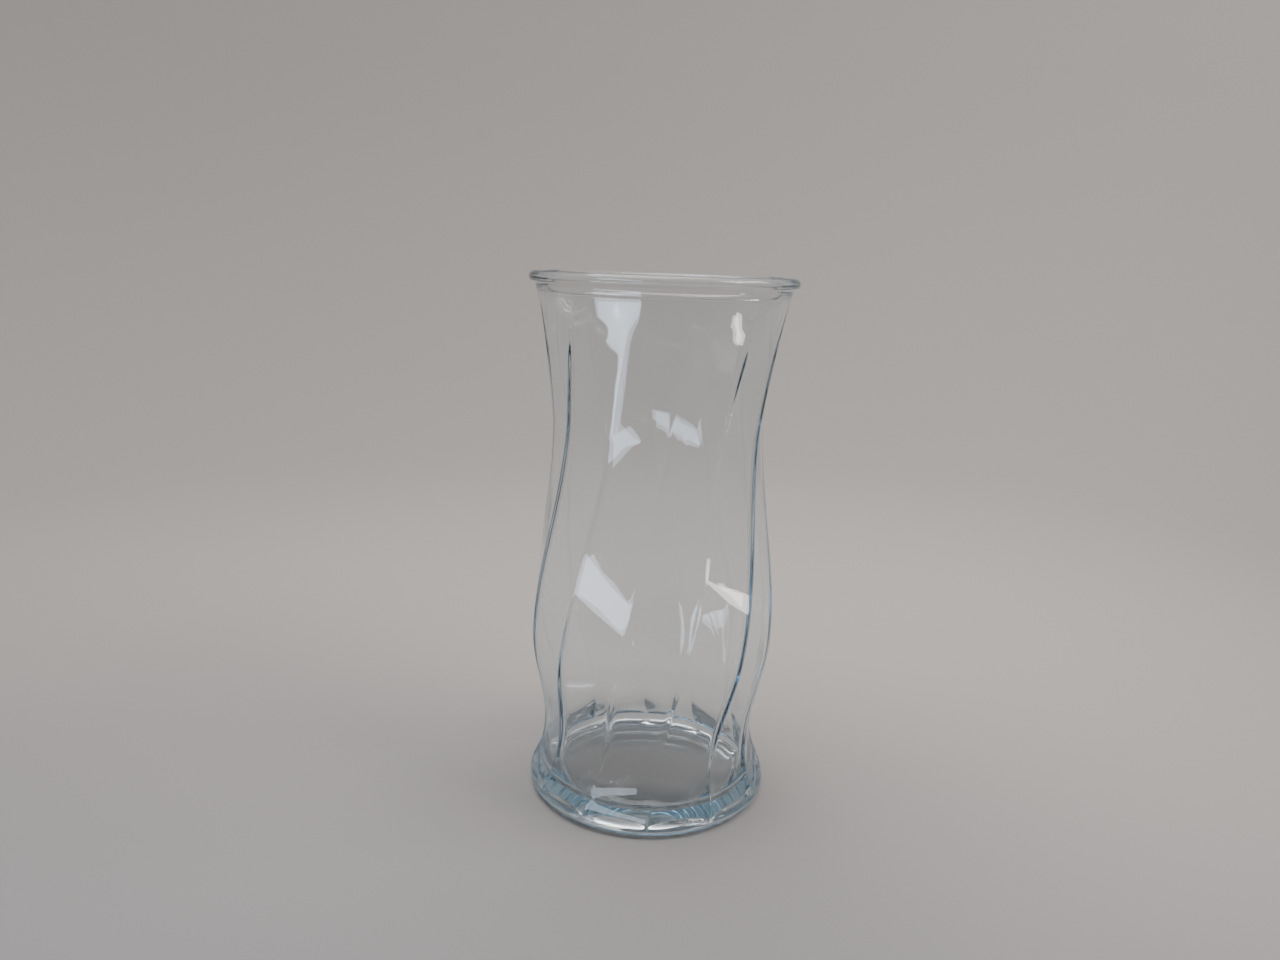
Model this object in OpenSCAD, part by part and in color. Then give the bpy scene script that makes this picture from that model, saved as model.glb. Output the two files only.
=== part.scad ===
// Swirled florist vase, moulded in one piece of clear glass.
// The mouth carries a rolled bead on a short plain collar. Below it twelve flat
// panels fade in and wind down the body in a right-handed swirl, over a waist, a belly
// and a pinch, and run out on a thick round heel that stands on a narrow ring.
// The glass is divided into its named regions, which meet face to face.
// Millimetres, +Z up, origin on the axis at the level of the resting ring.

/* [Overall] */
// Height from the resting ring to the top of the bead
height = 241; // [225:1:260]
// Number of panels around the body
panels = 12; // [10:1:14]
// Turn of the panels from the resting ring to the collar, in degrees
swirl = 47; // [30:1:60]

/* [Rim] */
// Outer diameter of the rolled bead
bead_d = 118.2; // [117.6:0.2:120]
// Height of the bead
bead_h = 4.4; // [4.2:0.1:5.5]
// Outer diameter of the collar where it meets the bead
collar_top_d = 113.6; // [112.8:0.2:114]
// Outer diameter of the collar where it meets the body
collar_d = 111.6; // [111:0.2:112.4]
// Height of the collar
collar_h = 4.2; // [3:0.1:6]
// Diameter of the straight mouth, inside the bead and the collar
mouth_d = 104; // [102:0.2:105]

/* [Body outline over the arrises] */
// Radius at the waist
waist_r = 47.9; // [46:0.1:50]
// Height of the waist
waist_z = 174; // [165:1:180]
// Height from which the panels fade towards the collar
fade_z = 203; // [182:1:215]
// Radius at the belly
belly_r = 56.6; // [54:0.1:58]
// Height of the belly
belly_z = 80; // [72:1:88]
// Radius at the pinch above the heel
pinch_r = 49.9; // [48.5:0.1:52]
// Height of the pinch
pinch_z = 31.5; // [28:0.5:36]

/* [Heel and base] */
// Radius at the widest line of the heel
heel_r = 56.4; // [55.5:0.1:58]
// Height of that widest line
heel_z = 4.5; // [4.2:0.1:5.5]
// Radius of the heel's rounding, in section
heel_round = 3.7; // [3:0.1:3.9]
// Outer radius of the resting ring
ring_outer_r = 50.5; // [49:0.1:51.2]
// Inner radius of the resting ring
ring_inner_r = 46.5; // [45:0.1:47.5]
// Rise of the underside from the resting ring to the middle
punt_h = 3; // [2:0.1:4]
// Height of the inner floor
floor_z = 6.5; // [6.5:0.5:9]
// Radius of the flat part of the inner floor
floor_r = 41; // [38:0.5:42]
// Radius of the fillet between the inner floor and the wall
fillet_r = 5.5; // [4:0.1:6.5]

/* [Glass thickness] */
// Glass at the middle of a panel at the waist
waist_wall = 3; // [2.5:0.1:3.5]
// Glass at the middle of a panel at the pinch
pinch_wall = 3.8; // [3.2:0.1:4.5]
// Rounding of the corners between the panels on the inside
inside_round = 7; // [4:0.5:12]

/* [Hidden] */
$fn = 144;

// Rim, with the roundings of the bead's lower edge, upper edge and inner edge
collar_top = height - bead_h;
body_top = collar_top - collar_h;
bead_r = bead_d / 2;
collar_top_r = collar_top_d / 2;
collar_r = collar_d / 2;
mouth_r = mouth_d / 2;
bead_round = 1.4;
crown_round = 2.6;
lip_round = 3.2;

// Panels: the step under the collar, the flare's steepness, and how the heel's flare is hurried on
half_panel = 180 / panels;
collar_step = 0.4;
body_top_r = collar_r - collar_step;
flare_power = 1.35;
heel_lead = 0.48;

// Base
heel_centre_r = heel_r - heel_round;
heel_top = heel_z + heel_round;
ring_h = heel_z - heel_round;
ring_slope_w = 2;
underside_r = ring_inner_r - ring_slope_w;
fillet_centre_z = floor_z + fillet_r;

// Glass thickness, and the height over which the inside turns from round to panelled
top_wall = body_top_r - mouth_r;
inner_pinch_r = pinch_r * cos(half_panel) - pinch_wall;
inside_start_h = 14;

// Fineness of the curves
panel_steps = 5;
around = panels * panel_steps;
wall_pitch = 6;
underside_pitch = 4;
heel_steps = 6;
arc_step = 15;

// How far hollows are cut past the faces they open, and how much wider the inside starts
// than the top of its fillet, so that the two never just touch
slack = 1;
ledge = 0.15;

clear_glass = [0.80, 0.90, 0.93, 0.5];
deep_glass = [0.42, 0.66, 0.75, 0.7];

// Smooth change from 0 to 1, level at both ends
function ease(t) = (1 - cos(180 * t)) / 2;

// The same span with its first part hurried on
function hurried(t, lead) = t + lead * t * (1 - t);

// Where z lies between low and high, from 0 to 1, and the same held within 0 and 1
function along(z, low, high) = (z - low) / (high - low);
function share(z, low, high) = min(1, max(0, along(z, low, high)));

// Change from a to b as t goes from 0 to 1
function mix(a, b, t) = a + (b - a) * t;

// Radius over the arrises at height z
function arris_r(z) =
    z < pinch_z ? mix(heel_r, pinch_r, ease(hurried(along(z, heel_z, pinch_z), heel_lead))) :
    z < belly_z ? mix(pinch_r, belly_r, ease(along(z, pinch_z, belly_z))) :
    z < waist_z ? mix(belly_r, waist_r, ease(along(z, belly_z, waist_z))) :
    mix(waist_r, body_top_r, pow(along(z, waist_z, body_top), flare_power));

// Angle from the middle of the nearest panel, for direction a at height z
function panel_angle(a, z) =
    let (turned = a - swirl * along(z, 0, body_top))
    turned - 2 * half_panel * floor(turned / (2 * half_panel)) - half_panel;

// How fully the panels are cut at height z: from 1 below fade_z to 0 at the collar
function cut(z) = 1 - ease(share(z, fade_z, body_top));

// Distance to the face of the panel, which fades into the round under the collar
function panel_r(a, z) =
    mix(arris_r(z), arris_r(z) * cos(half_panel) / cos(panel_angle(a, z)), cut(z));

// Radius of the heel's rounding, above its widest line
function heel_roll_r(z) =
    z > heel_z + heel_round ? 0 :
    heel_centre_r + sqrt(max(0, pow(heel_round, 2) - pow(z - heel_z, 2)));

// Outside of the body: panels cut into the round body, standing on the round heel
function outer_r(a, z) = max(heel_roll_r(z), panel_r(a, z));

// Thickness of the glass at height z, above the pinch
function wall(z) =
    z < waist_z ? mix(pinch_wall, waist_wall, along(z, pinch_z, waist_z)) :
    mix(waist_wall, top_wall, along(z, waist_z, body_top));

// Distance to the flat face on the inside, behind a fully cut panel
function inner_flat_r(z) =
    z < pinch_z ? mix(floor_r + fillet_r, inner_pinch_r, ease(along(z, fillet_centre_z, pinch_z))) :
    arris_r(z) * cos(half_panel) - wall(z);

// Inside with faces behind the panels and rounded corners between them, and round at both ends
function inside_r(a, z) =
    let (flat = inner_flat_r(z))
    let (corner = (flat - inside_round) / cos(half_panel) + inside_round)
    let (faced = min(flat / cos(panel_angle(a, z)), corner))
    z < pinch_z ? mix(flat, faced, share(z, fillet_centre_z, fillet_centre_z + inside_start_h)) :
    mix(arris_r(z) - wall(z), faced, cut(z));

// Points of an arc in section, between two angles
function arc(centre_r, centre_z, radius, from, to) = [
    for (t = [from : arc_step : to]) [centre_r + radius * cos(t), centre_z + radius * sin(t)]
];

// Outline of the hollow underside between two radii: a shallow bowl
function underside(inner, outer) =
    let (steps = ceil((outer - inner) / underside_pitch))
    [
        for (i = [0 : steps])
        let (r = mix(inner, outer, i / steps))
        [r, mix(punt_h, ring_h, pow(r / underside_r, 2))]
    ];

// Heights at which the outside is drawn: closer together on the heel
outer_levels = concat(
    [for (i = [0 : heel_steps]) heel_z + heel_round * i / heel_steps],
    [for (z = [heel_top + wall_pitch / 2 : wall_pitch : body_top - wall_pitch / 2]) z],
    [body_top]
);

// Heights at which the inside is drawn, from the fillet to past the mouth of the body
inner_levels = concat(
    [for (z = [fillet_centre_z : wall_pitch : body_top - wall_pitch / 2]) z],
    [body_top, body_top + slack]
);

// A solid through rings at the given heights, each turned with the panels;
// radius is a function of direction and height
module swirled(levels, radius) {
    rings = len(levels);
    points = [
        for (z = levels)
        for (i = [0 : around - 1])
        let (a = 360 * i / around + swirl * along(z, 0, body_top))
        let (r = radius(a, z))
        [r * cos(a), r * sin(a), z]
    ];
    sides = [
        for (k = [0 : rings - 2])
        for (i = [0 : around - 1])
        let (j = (i + 1) % around)
        [k * around + i, (k + 1) * around + i, (k + 1) * around + j, k * around + j]
    ];
    bottom = [for (i = [0 : around - 1]) i];
    top = [for (i = [around - 1 : -1 : 0]) (rings - 1) * around + i];
    polyhedron(points, concat([bottom, top], sides), convexity = 10);
}

// The foot of the hollow: a well as wide as the flat floor, and the fillet round it
module hollow_foot() {
    rotate_extrude()
    polygon(concat(
        [[0, heel_z - slack], [floor_r, heel_z - slack]],
        arc(floor_r, fillet_centre_z, fillet_r, -90, 0),
        [[0, fillet_centre_z]]
    ));
}

// Rolled bead: straight inside, rounded over the top, with a short upright face outside
module rim_bead() {
    color(clear_glass)
    rotate_extrude()
    polygon(concat(
        [[mouth_r, collar_top]],
        arc(bead_r - bead_round, collar_top + bead_round, bead_round, -90, 0),
        arc(bead_r - crown_round, height - crown_round, crown_round, 0, 90),
        arc(mouth_r + lip_round, height - lip_round, lip_round, 90, 180)
    ));
}

// Plain ring between the bead and the panels, wider towards the bead
module collar() {
    color(clear_glass)
    rotate_extrude()
    polygon([
        [mouth_r, body_top],
        [collar_r, body_top],
        [collar_top_r, collar_top],
        [mouth_r, collar_top]
    ]);
}

// Body with its twelve swirled panels
module panel_wall() {
    color(clear_glass)
    difference() {
        swirled(outer_levels, function (a, z) outer_r(a, z));
        swirled(inner_levels, function (a, z) inside_r(a, z) + ledge);
        hollow_foot();
    }
}

// Quarter-round heel outside the floor, below its widest line
module heel() {
    color(deep_glass)
    rotate_extrude()
    polygon(concat(
        underside(floor_r, underside_r),
        arc(heel_centre_r, heel_z, heel_round, -90, 0),
        [[floor_r, heel_z]]
    ));
}

// Narrow ring that the vase stands on
module resting_ring() {
    color(deep_glass)
    rotate_extrude()
    polygon([
        [underside_r, ring_h],
        [ring_inner_r, 0],
        [ring_outer_r, 0],
        [heel_centre_r, ring_h]
    ]);
}

// Thick floor inside the heel
module base_floor() {
    color(deep_glass)
    rotate_extrude()
    polygon(concat(
        underside(0, floor_r),
        [[floor_r, floor_z], [0, floor_z]]
    ));
}

rim_bead();
collar();
panel_wall();
heel();
resting_ring();
base_floor();
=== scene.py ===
"""A swirled glass florist vase on a pale floor, in metres, standing on z = 0.

The vase is one moulded piece of glass, so one continuous mesh stands for all
the CAD regions. Its surface is a grid: rows run round the vase, and step from
the middle of the underside over the heel, the twelve swirled panels, the
collar and the bead, then down the inside wall to the middle of the floor.
"""
import math

import bpy
import numpy as np
from mathutils import Matrix, Vector


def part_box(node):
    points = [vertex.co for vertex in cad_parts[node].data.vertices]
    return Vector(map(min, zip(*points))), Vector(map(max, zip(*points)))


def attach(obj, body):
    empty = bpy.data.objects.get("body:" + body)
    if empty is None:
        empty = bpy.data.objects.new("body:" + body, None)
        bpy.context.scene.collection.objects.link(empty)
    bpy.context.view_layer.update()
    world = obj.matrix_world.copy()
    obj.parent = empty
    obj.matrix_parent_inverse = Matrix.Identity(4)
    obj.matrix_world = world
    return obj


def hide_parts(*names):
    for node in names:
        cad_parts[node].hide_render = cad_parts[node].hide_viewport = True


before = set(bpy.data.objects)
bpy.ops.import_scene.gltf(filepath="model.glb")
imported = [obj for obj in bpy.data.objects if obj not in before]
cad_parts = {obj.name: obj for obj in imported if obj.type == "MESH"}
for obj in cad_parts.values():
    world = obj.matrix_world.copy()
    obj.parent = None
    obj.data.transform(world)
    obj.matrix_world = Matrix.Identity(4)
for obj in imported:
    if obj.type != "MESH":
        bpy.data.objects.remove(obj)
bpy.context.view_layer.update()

MM = 0.001

# ---------------------------------------------------------------- the vase's sizes

# Taken from the frame
COLLAR_LOW, COLLAR_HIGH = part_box("collar")
HEEL_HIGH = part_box("heel")[1]
BEAD_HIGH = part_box("rim_bead")[1]
RING_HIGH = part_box("resting_ring")[1]
FLOOR_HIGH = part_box("base_floor")[1]
HEIGHT = BEAD_HIGH.z
BEAD_R = BEAD_HIGH.x
COLLAR_TOP = COLLAR_HIGH.z
COLLAR_TOP_R = COLLAR_HIGH.x
BODY_TOP = COLLAR_LOW.z
HEEL_R = HEEL_HIGH.x
HEEL_Z = HEEL_HIGH.z
RING_H = RING_HIGH.z
INNER_FLOOR_Z = FLOOR_HIGH.z
INNER_FLOOR_R = FLOOR_HIGH.x

# The design's own sizes, which no box gives
PANELS = 12
SWIRL = math.radians(47)
MOUTH_R = 52 * MM
COLLAR_R = 55.8 * MM
BODY_TOP_R = 55.4 * MM
FADE_Z = 203 * MM
WAIST_R, WAIST_Z = 47.9 * MM, 174 * MM
BELLY_R, BELLY_Z = 56.6 * MM, 80 * MM
PINCH_R, PINCH_Z = 49.9 * MM, 31.5 * MM
RING_OUTER_R, RING_INNER_R = 50.5 * MM, 46.5 * MM
UNDERSIDE_R = 44.5 * MM
PUNT_H = 3 * MM
FILLET_R = 5.5 * MM
WAIST_WALL, PINCH_WALL = 3.0 * MM, 3.8 * MM
FLARE_POWER = 1.35
HEEL_LEAD = 0.48
INSIDE_START_H = 14 * MM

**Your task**
Output exactly those lines that lie from the line with "its twelve swirled panels" through the line with "obj.matrix_world = world", with both of those lines included.

**Response**
// Body with its twelve swirled panels
module panel_wall() {
    color(clear_glass)
    difference() {
        swirled(outer_levels, function (a, z) outer_r(a, z));
        swirled(inner_levels, function (a, z) inside_r(a, z) + ledge);
        hollow_foot();
    }
}

// Quarter-round heel outside the floor, below its widest line
module heel() {
    color(deep_glass)
    rotate_extrude()
    polygon(concat(
        underside(floor_r, underside_r),
        arc(heel_centre_r, heel_z, heel_round, -90, 0),
        [[floor_r, heel_z]]
    ));
}

// Narrow ring that the vase stands on
module resting_ring() {
    color(deep_glass)
    rotate_extrude()
    polygon([
        [underside_r, ring_h],
        [ring_inner_r, 0],
        [ring_outer_r, 0],
        [heel_centre_r, ring_h]
    ]);
}

// Thick floor inside the heel
module base_floor() {
    color(deep_glass)
    rotate_extrude()
    polygon(concat(
        underside(0, floor_r),
        [[floor_r, floor_z], [0, floor_z]]
    ));
}

rim_bead();
collar();
panel_wall();
heel();
resting_ring();
base_floor();
=== scene.py ===
"""A swirled glass florist vase on a pale floor, in metres, standing on z = 0.

The vase is one moulded piece of glass, so one continuous mesh stands for all
the CAD regions. Its surface is a grid: rows run round the vase, and step from
the middle of the underside over the heel, the twelve swirled panels, the
collar and the bead, then down the inside wall to the middle of the floor.
"""
import math

import bpy
import numpy as np
from mathutils import Matrix, Vector


def part_box(node):
    points = [vertex.co for vertex in cad_parts[node].data.vertices]
    return Vector(map(min, zip(*points))), Vector(map(max, zip(*points)))


def attach(obj, body):
    empty = bpy.data.objects.get("body:" + body)
    if empty is None:
        empty = bpy.data.objects.new("body:" + body, None)
        bpy.context.scene.collection.objects.link(empty)
    bpy.context.view_layer.update()
    world = obj.matrix_world.copy()
    obj.parent = empty
    obj.matrix_parent_inverse = Matrix.Identity(4)
    obj.matrix_world = world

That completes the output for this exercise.